● **Your goal**
Report every line in the listing that contains the string "axes".

::::

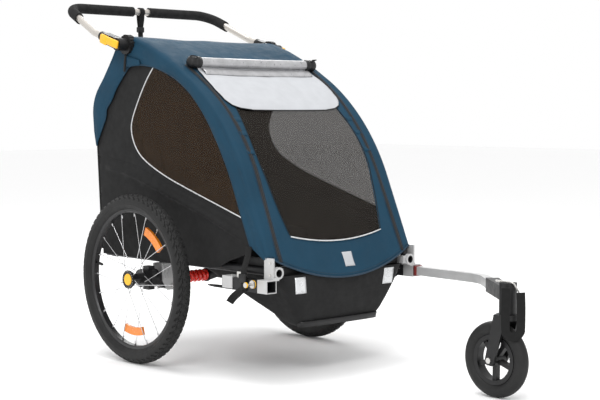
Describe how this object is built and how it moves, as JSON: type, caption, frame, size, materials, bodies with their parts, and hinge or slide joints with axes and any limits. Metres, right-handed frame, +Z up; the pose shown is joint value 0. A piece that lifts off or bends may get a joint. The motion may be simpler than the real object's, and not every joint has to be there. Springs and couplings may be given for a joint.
{
  "type": "child bicycle trailer",
  "caption": "Child bicycle trailer set up as a stroller: fabric cabin on tubular side hoops, sprung spoked wheels, tilting handlebar and a swivelling front caster on a bent arm.",
  "frame": {"origin": "on the ground under the middle of the whole object's box", "axes": "+X forward in the direction of travel, +Y to the left, +Z up"},
  "size_m": [1.593, 0.758, 1.087],
  "materials": {
    "bright_steel": "zinc plated",
    "casting_black": "black textured casting",
    "fabric_black": "coated woven cloth",
    "fabric_blue": "coated woven cloth",
    "foam_black": "closed-cell foam",
    "frame_aluminium": "satin anodised",
    "frame_black": "black powder coat",
    "hub_black": "satin black",
    "plastic_black": "moulded black",
    "reflector_amber": "prismatic amber",
    "rim_black": "satin black anodised",
    "seat_cloth": "padded woven cloth",
    "shade_cloth": "light grey cloth",
    "spoke_steel": "bright drawn wire",
    "spring_red": "red powder coat",
    "tyre_rubber": "matt, moulded tread",
    "webbing_black": "woven webbing",
    "window_film": "tinted clear film",
    "yellow_plastic": "moulded yellow"
  },
  "bodies": {
    "frame": {"axle_beam": "frame_black", "base_rails": "frame_black", "caster_bracket": "plastic_black", "corner_brackets": "frame_aluminium", "crossbars": "frame_black", "fasteners": "bright_steel", "floor_tub": "fabric_black", "front_window": "window_film", "handlebar_sockets": "plastic_black", "harness": "webbing_black", "hinge_tubes": "frame_black", "hitch_pin": "bright_steel", "hitch_strap": "webbing_black", "hood": "fabric_blue", "pivot_brackets": "frame_aluminium", "rear_panel": "fabric_black", "receiver_channels": "frame_aluminium", "seat_back": "seat_cloth", "seat_base": "seat_cloth", "seat_support_bar": "frame_black", "side_hoop_left": "frame_black", "side_hoop_right": "frame_black", "side_panels": "fabric_black", "side_windows": "window_film", "spring_yoke": "plastic_black", "stroller_arm": "frame_aluminium", "sunshade": "shade_cloth", "sunshade_roller": "plastic_black", "suspension_spring_left": "spring_red", "suspension_spring_right": "spring_red", "tow_receivers": "frame_black", "webbing": "webbing_black"},
    "suspension_right": {"swing_arm_right": "casting_black", "axle_right": "bright_steel"},
    "wheel_right": {"tyre_right": "tyre_rubber", "rim_right": "rim_black", "spokes_right": "spoke_steel", "hub_right": "hub_black", "wheel_reflectors_right": "reflector_amber"},
    "button_right": {"release_button_right": "yellow_plastic"},
    "lever_right": {"handlebar_lever_right": "yellow_plastic"},
    "pin_right": {"receiver_pin_right": "bright_steel"},
    "suspension_left": {"swing_arm_left": "casting_black", "axle_left": "bright_steel"},
    "wheel_left": {"tyre_left": "tyre_rubber", "rim_left": "rim_black", "spokes_left": "spoke_steel", "hub_left": "hub_black", "wheel_reflectors_left": "reflector_amber"},
    "button_left": {"release_button_left": "yellow_plastic"},
    "lever_left": {"handlebar_lever_left": "yellow_plastic"},
    "pin_left": {"receiver_pin_left": "bright_steel"},
    "handlebar": {"handlebar_tube": "frame_aluminium", "foam_grips": "foam_black", "handlebar_collars": "plastic_black", "wrist_strap": "webbing_black"},
    "caster": {"caster_fork": "plastic_black", "front_axle": "bright_steel"},
    "front_wheel": {"front_wheel": "plastic_black", "front_tyre": "tyre_rubber"}
  },
  "joints": [
    {"name": "suspension_right", "type": "hinge", "parent": "frame", "child": "suspension_right", "pos_m": [-0.3395, -0.229, 0.222], "axis": [1, 0, 0], "range_deg": [-6, 2], "stiffness_Nm_per_rad": 425, "springref_deg": 1.15, "deforming": ["suspension_spring_right"]},
    {"name": "wheel_spin_right", "type": "hinge", "parent": "suspension_right", "child": "wheel_right", "pos_m": [-0.3395, -0.3525, 0.25], "axis": [0, 1, 0], "continuous": true},
    {"name": "release_button_right", "type": "slide", "parent": "suspension_right", "child": "button_right", "axis": [0, 1, 0], "range_m": [0, 0.004], "stiffness_N_per_m": 800, "springref_m": -0.003},
    {"name": "handlebar_lever_right", "type": "hinge", "parent": "handlebar", "child": "lever_right", "pos_m": [-0.4422, -0.3371, 0.93833], "axis": [0.2916, 0, 0.9565], "range_deg": [0, 60]},
    {"name": "receiver_pin_right", "type": "slide", "parent": "frame", "child": "pin_right", "axis": [0, -1, 0], "range_m": [0, 0.034]},
    {"name": "suspension_left", "type": "hinge", "parent": "frame", "child": "suspension_left", "pos_m": [-0.3395, 0.229, 0.222], "axis": [1, 0, 0], "range_deg": [-2, 6], "stiffness_Nm_per_rad": 425, "springref_deg": -1.15, "deforming": ["suspension_spring_left"]},
    {"name": "wheel_spin_left", "type": "hinge", "parent": "suspension_left", "child": "wheel_left", "pos_m": [-0.3395, 0.3525, 0.25], "axis": [0, 1, 0], "continuous": true},
    {"name": "release_button_left", "type": "slide", "parent": "suspension_left", "child": "button_left", "axis": [0, -1, 0], "range_m": [0, 0.004], "stiffness_N_per_m": 800, "springref_m": -0.003},
    {"name": "handlebar_lever_left", "type": "hinge", "parent": "handlebar", "child": "lever_left", "pos_m": [-0.4422, 0.3371, 0.93833], "axis": [-0.2916, 0, -0.9565], "range_deg": [0, 60]},
    {"name": "receiver_pin_left", "type": "slide", "parent": "frame", "child": "pin_left", "axis": [0, 1, 0], "range_m": [0, 0.034]},
    {"name": "handlebar_pivot", "type": "hinge", "parent": "frame", "child": "handlebar", "pos_m": [-0.4575, 0, 0.943], "axis": [0, 1, 0], "range_deg": [-30, 150]},
    {"name": "caster_swivel", "type": "hinge", "parent": "frame", "child": "caster", "pos_m": [0.7325, 0.045, 0.222], "axis": [0, 0, 1], "continuous": true, "deforming": ["hitch_strap"]},
    {"name": "front_wheel_spin", "type": "hinge", "parent": "caster", "child": "front_wheel", "pos_m": [0.6965, 0.045, 0.1], "axis": [0, 1, 0], "continuous": true}
  ]
}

::::

● **Complete output**
Describe how this object is built and how it moves, as JSON: type, caption, frame, size, materials, bodies with their parts, and hinge or slide joints with axes and any limits. Metres, right-handed frame, +Z up; the pose shown is joint value 0. A piece that lifts off or bends may get a joint. The motion may be simpler than the real object's, and not every joint has to be there. Springs and couplings may be given for a joint.
  "frame": {"origin": "on the ground under the middle of the whole object's box", "axes": "+X forward in the direction of travel, +Y to the left, +Z up"},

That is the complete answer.